The first step you need to master before you get knee-deep into actual NLP tricks and techniques is string manipulation using your programming languages of choice.
For newcomers — with absolutely no programming background — I recommend starting with Python. It has a lot of support for the various fields of data science, including NLP. However, if you’re batting into NLP with previous knowledge of other programming languages, master string manipulation will probably be an easy task.
Often, the “language” you’ll try to analyze and build applications for will most often be in the form of strings. Even when you build speech recognition applications, the speech is transferred to text before it is analyzed.
So, understanding how to manipulate strings is an essential first step in your NLP journey.
Regular Expression is one of the most powerful and efficient text processing techniques. It has its own terminologies, conditions, and syntax. Some developers consider regular expression as a mini programming language.
Once you have mastered string manipulations using built-in functions in your programming language of choice, regular expression is one step above that. It can help you generalize rules and make more efficient test processing applications.
This skill doesn’t only apply to NLP projects, rather, to all subfields of data science. In general, your results will be only as good as your input data, so, to have accurate, better results, the data you’re working on needs to be in its best form.
So, although data cleaning is essential for all data science applications, the approach by which you clean the data differ based on the application and the target results.
Often when preparing text to be processed and analyzed, we remove all punctuations. Removing them will lead to a better word variation in the text. There are also different types of words that can be removed from the text for a better analysis, such as stop words.

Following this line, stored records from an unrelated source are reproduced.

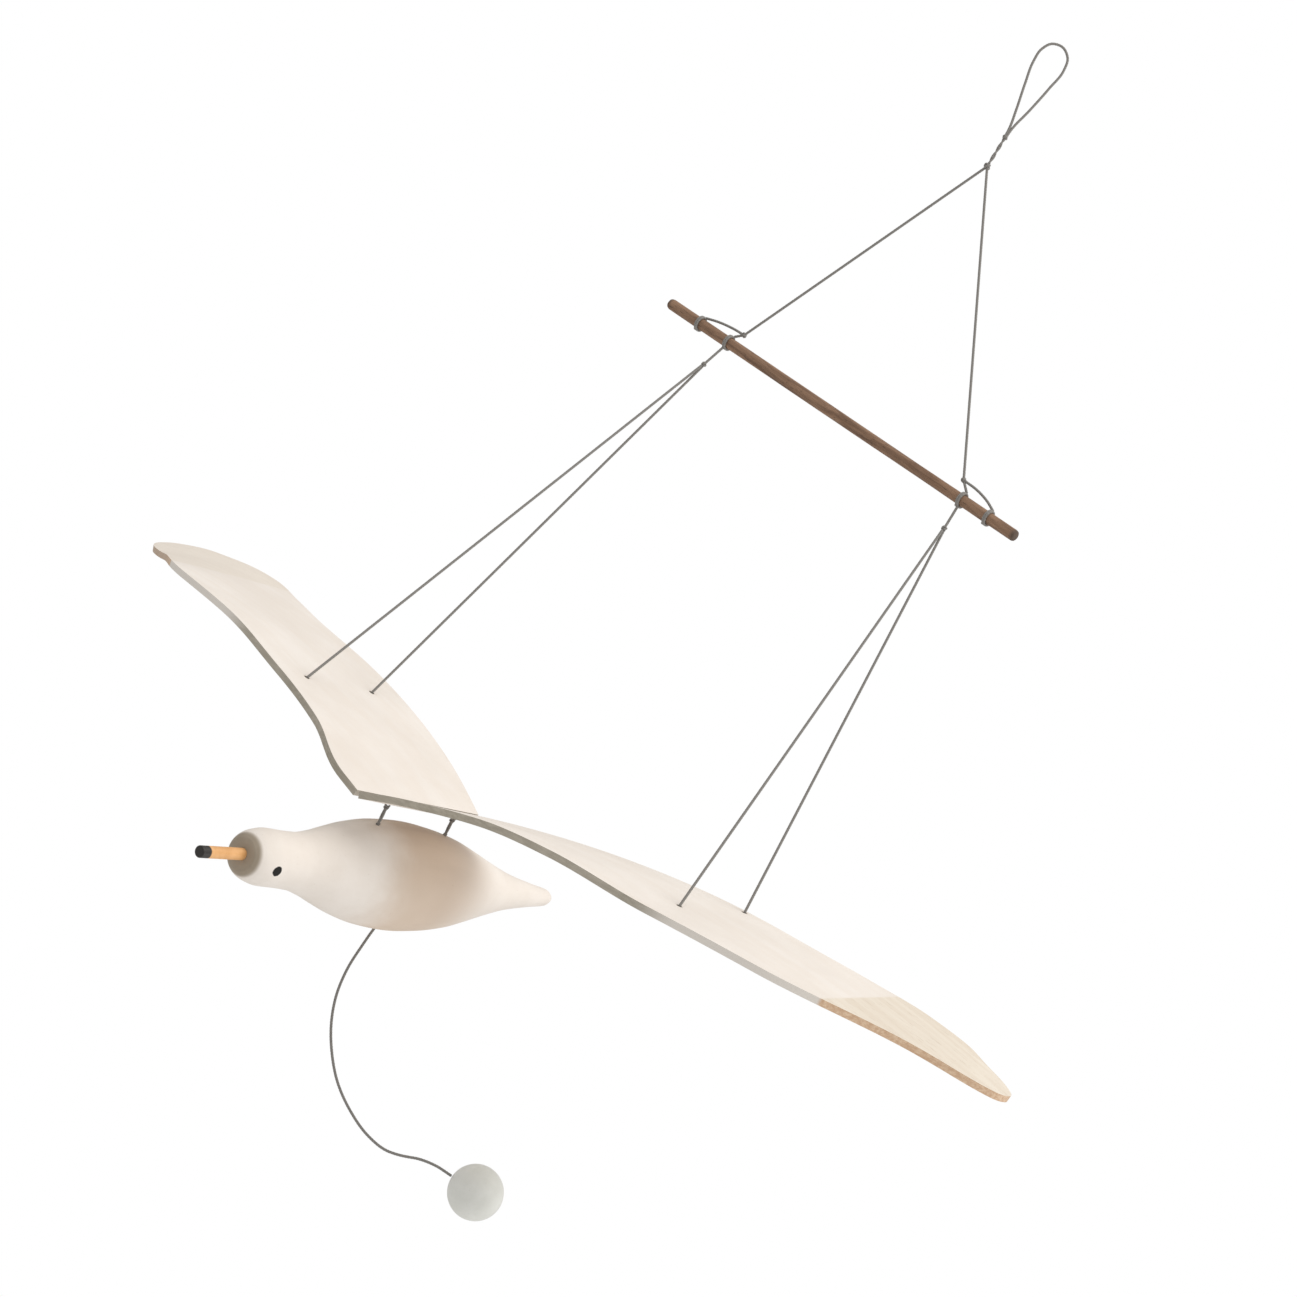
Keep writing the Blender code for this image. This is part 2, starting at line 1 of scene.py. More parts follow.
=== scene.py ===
"""The hanging gull mobile, dressed: laid cord, peeled twig, painted boards and a turned body."""
import math

import bmesh
import bpy
import numpy as np
from mathutils import Matrix, Vector, noise


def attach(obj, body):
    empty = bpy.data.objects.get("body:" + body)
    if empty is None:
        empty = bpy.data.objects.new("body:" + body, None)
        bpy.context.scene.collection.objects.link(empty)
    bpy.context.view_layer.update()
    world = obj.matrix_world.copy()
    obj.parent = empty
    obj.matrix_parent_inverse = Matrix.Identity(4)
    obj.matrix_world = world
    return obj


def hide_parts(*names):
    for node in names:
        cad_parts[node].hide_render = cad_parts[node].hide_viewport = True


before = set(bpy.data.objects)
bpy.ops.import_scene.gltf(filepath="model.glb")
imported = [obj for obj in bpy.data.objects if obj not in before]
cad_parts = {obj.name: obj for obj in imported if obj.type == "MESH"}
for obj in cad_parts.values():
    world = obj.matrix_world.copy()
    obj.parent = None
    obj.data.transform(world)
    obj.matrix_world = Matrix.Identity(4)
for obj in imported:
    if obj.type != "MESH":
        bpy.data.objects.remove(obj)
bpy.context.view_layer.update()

MM = 0.001

# The same places and sizes as the solids
ROOT_CENTRE = Vector((31.6, 0.0, -422.1)) * MM
BIRD_PITCH = math.radians(20.0)
WING_LENGTH = 240.0 * MM
ROOT_CHORD = 85.0 * MM
WING_THICKNESS = 2.8 * MM
WING_EDGE_ROUND = 0.7 * MM
ROOT_GAP = 0.6 * MM
WING_LIFT = math.radians(17.0)
WING_DROOP = 57.0 * MM
LEADING_EDGE = ((0, 0.44), (0.042, 0.445), (0.195, 0.262), (0.442, 0.085), (0.693, -0.075),
                (0.897, -0.57), (1, -0.775))
TRAILING_EDGE = ((0, -0.5), (0.146, -0.644), (0.293, -0.755), (0.442, -0.839), (0.592, -0.888),
                 (0.693, -0.99), (0.795, -1.12), (0.865, -1.14), (0.93, -1.07), (1, -1.02))
TIP_ROUND_FROM = 0.93
TIP_FULLNESS = 2.8
TIP_BLUNT = 0.2
LEADING_RISE = {
    "right": ((0, 0), (0.2, -0.4 * MM), (0.34, -0.4 * MM), (0.55, 1.8 * MM), (0.7, 2.0 * MM),
              (0.85, -0.9 * MM), (0.93, -2.4 * MM), (1, -2.2 * MM)),
    "left": ((0, 0), (0.1, 1.6 * MM), (0.2, 2.2 * MM), (0.32, 0.4 * MM), (0.5, -3.6 * MM),
             (0.75, -2.0 * MM), (0.9, -0.4 * MM), (1, 0.4 * MM))}
TRAILING_RISE = {
    "right": ((0, 0), (0.35, 0.2 * MM), (0.5, 0.7 * MM), (0.7, 2.6 * MM), (0.85, 4.1 * MM),
              (0.93, 3.7 * MM), (1, 1.8 * MM)),
    "left": ((0, 0), (1, 0))}
RIGHT_SLING_HOLES = {"out": 79.5 * MM, "front": -1.5 * MM, "rear": -44.5 * MM}
LEFT_SLING_HOLES = {"out": 116.0 * MM, "front": -22.5 * MM, "rear": -68.5 * MM}
SLING_HOLE_DIAMETER = 2.4 * MM
STOPPER_DIAMETER = 3.6 * MM
SLING_LIFT = 0.8 * MM
BODY_LENGTH = 198.5 * MM
BODY_RADIUS = 21.8 * MM
NOSE_FORWARD = 84.5 * MM
TIE_HEIGHT = 7.4 * MM
BODY_DROP = WING_THICKNESS + TIE_HEIGHT + BODY_RADIUS
BODY_TILT = math.radians(1.1)
BODY_PROFILE = ((0, 0.303), (0.0066, 0.381), (0.0252, 0.459), (0.058, 0.509), (0.1033, 0.505),
                (0.1436, 0.514), (0.194, 0.592), (0.2443, 0.716), (0.3048, 0.858),
                (0.3753, 0.963), (0.4559, 1), (0.5365, 0.954), (0.6171, 0.849),
                (0.6877, 0.693), (0.7582, 0.523), (0.8388, 0.353), (0.9295, 0.229),
                (0.9849, 0.165), (1, 0.106))
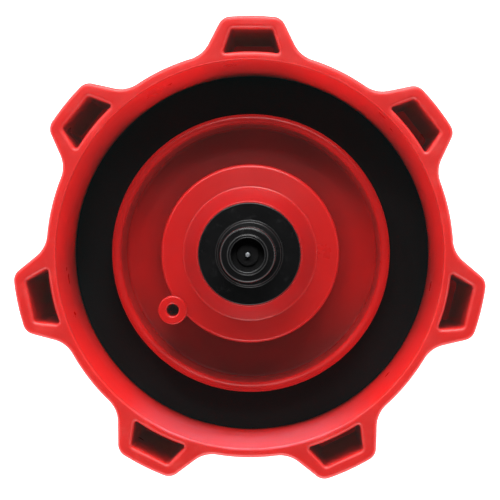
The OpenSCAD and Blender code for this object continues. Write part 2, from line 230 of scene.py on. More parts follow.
def plate(name, outlines, low, high, edge):
    # a flat plate between two heights; the first outline is its rim and the others are holes
    wires = []
    for i, outline in enumerate(outlines):
        wires.append(drawWire(f"{name}Outline{i}", [Vector((p.x, p.y, 0)) for p in outline], True))
        endEdit()
    piece = joinPieces(wires, name)
    bpy.ops.object.convert(target="CURVE")
    curve = piece.data
    curve.dimensions = "2D"
    curve.fill_mode = "BOTH"
    curve.extrude = (high - low) / 2 * mm - edge * mm
    curve.bevel_depth = edge * mm
    curve.bevel_resolution = stepsFor(edge, 4)
    curve.offset = -edge * mm
    bpy.ops.object.convert(target="MESH")
    piece = bpy.context.object
    startEdit(piece)
    bpy.ops.mesh.select_all(action="SELECT")
    bpy.ops.transform.translate(value=(0, 0, (low + high) / 2 * mm))
    tidyMesh()
    endEdit()
    return piece


def circlePoints(radius, count):
    return [Matrix.Rotation(fullTurn * i / count, 2) @ Vector((radius, 0)) for i in range(count)]


def turned(points, angle):
    return [Matrix.Rotation(angle, 2) @ p for p in points]


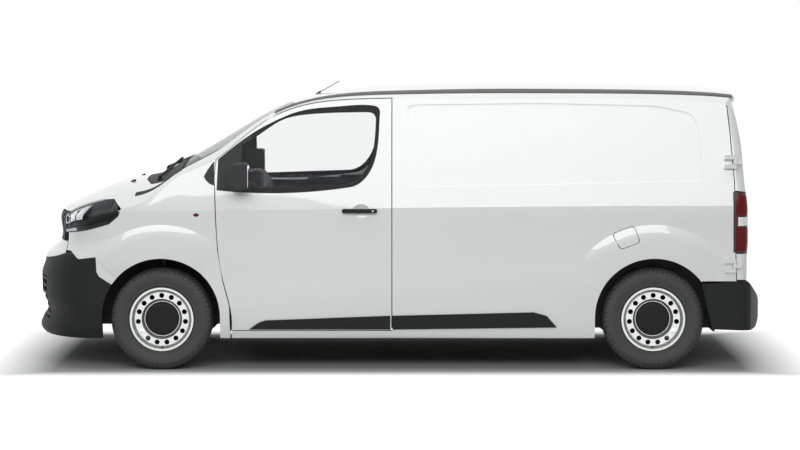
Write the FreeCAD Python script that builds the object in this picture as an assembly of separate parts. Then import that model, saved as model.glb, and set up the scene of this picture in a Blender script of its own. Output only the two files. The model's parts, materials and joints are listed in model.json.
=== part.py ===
import FreeCAD, Part
import math
import os

os.makedirs("parts", exist_ok=True)

V = FreeCAD.Vector

# A panel van with its nose towards -X, its left side towards -Y and the floor at Z = 0.
# The origin lies on the floor under the middle of its length and width.

# Driving dimensions of the whole van
overall_length = 4980.0
body_width = 1920.0
body_height = 1898.0
wheelbase = overall_length * 0.65763
front_overhang = overall_length * 0.18173
tyre_radius = 338.0
tyre_width = 215.0
track = 1626.0
rim_radius = 203.0

# Clearances and the overrun of every cut
shut_gap = 6.0
moving_gap = 8.0
seat_gap = 0.4
overrun = 40.0

# Body shell
half_width = body_width / 2
sill_height = 215.0
side_wall = 62.0
roof_wall = 34.0
skin = 11.0
glass_inset = 5.0
glass_thickness = 5.0
glass_depth = glass_inset + glass_thickness
nose_depth = 480.0
nose_power_share = 2.3
nose_steps = 10

front_x = -overall_length / 2
rear_x = overall_length / 2
front_axle_x = front_x + front_overhang
rear_axle_x = front_axle_x + wheelbase
rear_overhang = rear_x - rear_axle_x
axle_z = tyre_radius
upper_height = body_height - axle_z


def along(share):
    """A place along the van: below 0 ahead of the front axle, above 1 behind the rear axle."""
    if share < 0:
        return front_axle_x + share * front_overhang
    if share <= 1:
        return front_axle_x + share * wheelbase
    return rear_axle_x + (share - 1) * rear_overhang


def height(share):
    """A height over the floor, as a share of the way from the axles to the roof."""
    return axle_z + share * upper_height


def places(shares):
    """Side view places in shares, as lengths."""
    return [(along(x_share), height(z_share)) for x_share, z_share in shares]


def between(table, value):
    """A straight reading between the rows of a two-column table."""
    if value <= table[0][0]:
        return table[0][1]
    for low, high in zip(table, table[1:]):
        if value <= high[0]:
            part = (value - low[0]) / (high[0] - low[0])
            return low[1] + part * (high[1] - low[1])
    return table[-1][1]


# Half width of the body side over its height, from the sill to the roof rail
side_shares = [(-0.08, 0.956), (-0.03, 0.976), (0.03, 0.984), (0.085, 0.985), (0.135, 0.977),
               (0.193, 0.972), (0.33, 0.974), (0.42, 0.981), (0.455, 0.985), (0.478, 0.984),
               (0.539, 0.967), (0.68, 0.922), (0.808, 0.88), (0.904, 0.849), (0.94, 0.829), (0.965, 0.80)]

# How far the crease along the foot of the side climbs, from the front door to the rear wheel
crease_climb = 140.0
crease_front_share = 0.148
crease_rear_share = 0.759
crease_part_shares = [(-0.03, 0.0), (0.03, 1.0), (0.193, 1.0), (0.455, 0.0)]
lower_shares = [0.0, 0.09, 0.18, 0.27, 0.35, 0.43, 0.52, 0.66, 0.80, 0.91, 1.0]
upper_shares = [0.0, 0.33, 0.66, 1.0]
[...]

Cleaning text for NLP consists of mainly three steps:
- Make sure everything is lowercase.
- Remove stopwords (English stopwords).
- Returning every word to its original root.
We are finally at the NLP section of the skill. Once you have a clean dataset, you’re ready to build models and start analyzing your text. But to do that, you need to be familiar with some NLP vocab.
There are many terms that you will pass by during your journey, but let’s start with those basic 5 skills:
- n-grams: This is a type of probabilistic language model used to predict the next item in such a sequence of words.
- Tokenization: Is the act of chipping down a sentence into tokens (words), such as verbs, nouns, pronouns, etc.
- Stemming: This refers to removing the end of the word to reach its origins, for example, cleaning => clean. This doesn’t work all the time.
- POS tagging: The process of converting a sentence to a list of tuples (containing (word, tag)). The tag here represents the Part Of Speech of that word (is it a verb (v), noun (n)).
- Lemmatization: This refers to getting the origin of the word using proper grammatical laws.
You can learn more about the basics of NLP from Stanfords NLP group.
Once you have used the basics of NLP to get the corpus dataset (the dataset after cleaning and performing some basic NLP tasks), you will now need to analyze this dataset and extract some useful information.
To analyze them, you will need to use a machine-learning algorithm. While there are many algorithms that you can use, let’s just talk about the two most commonly used ones in NLP applications:
- Clustering algorithms: This type of algorithm is used to find patterns in data, such as the sentiment of the words used, their them, and frequency. You can use this type of algorithms to detect false news or inaccurate information.
- Classification algorithms: This type of algorithm is used to place texts in predefined tags. The most known application of these algorithms is classifying incoming mail into legit (goes to the inbox) or spam.
This a very essential and usually overlooked knowledge. Whenever you apply a machine learning model to your data, you’ll need to evaluate this model’s results. No one model fits them all thing. Some of the metrics used to evaluate NLP models:
- Confusion Matrix.
- F Score.
- ROC Curves (receiver operating characteristic curve).
You can learn more about NLP model evaluation from this lecture materials taught at the University of Massachusetts Amherst.
So, you’ve cleaned your data, applied some models to them, and evaluated these model’s results.
You need better models, higher accuracy, and better results. You can achieve all of that through the use of deep learning. Deep learning is useful for particular tasks that require some non-linearity of its feature space.
Perhaps the most commonly used deep learning technique in NLP is Recurrent Neural Networks. Luckily, you don’t need to know how to implement this algorithm — or most others because Python libraries like Keras and Scikit-learn provide a pre-defined version of that algorithm.
So, what you really need to do is learn how to efficiently use the algorithm by learning about its background, applying it, and understanding its results.
I know I have this step as number 9, but this step should go in parallel with all previous steps. You should always put your knowledge into action. That’s the only way actually to test your knowledge level.
That being said, the more you know, the cooler applications you can build. Let me give you some ideas you can try out when you get this far!
- Topic modeling application.
- Language identifier.
- Haiku generator
- Social media monitor.
And so much more. At this point, you have all the knowledge you need to create something amazing, so the sky is the limit.
All subfields of data science are active research fields. As a data scientist in general and an NLP specialist, you will need to keep up with the field’s latest development. The only way to do that is to keep an eye on the recently published NLP-related research papers.
Personally, I like to create Google Scholar alerts for new publications on specific topics I am interested in. That way, I get an email whenever something new and exciting pops up.
“We can do anything we want to if we stick to it long enough.” — Helen Keller
NLP is one of the most popular and important subfields of data science. The human desire to teach computers natural languages has been there since the invention of computers. This desire had become a reality with the advancement of the transistor technology in the bast decade.
Mastering NLP can be difficult, just because of the overwhelming amount of information available on the web. I hope this article helps you navigate your learning journey and makes it a little bit easier.
Learning a new skill or obtaining new knowledge can be quite challenging, but if you stick to it, keep practicing, and always expand your knowledge base, you will reach your goal.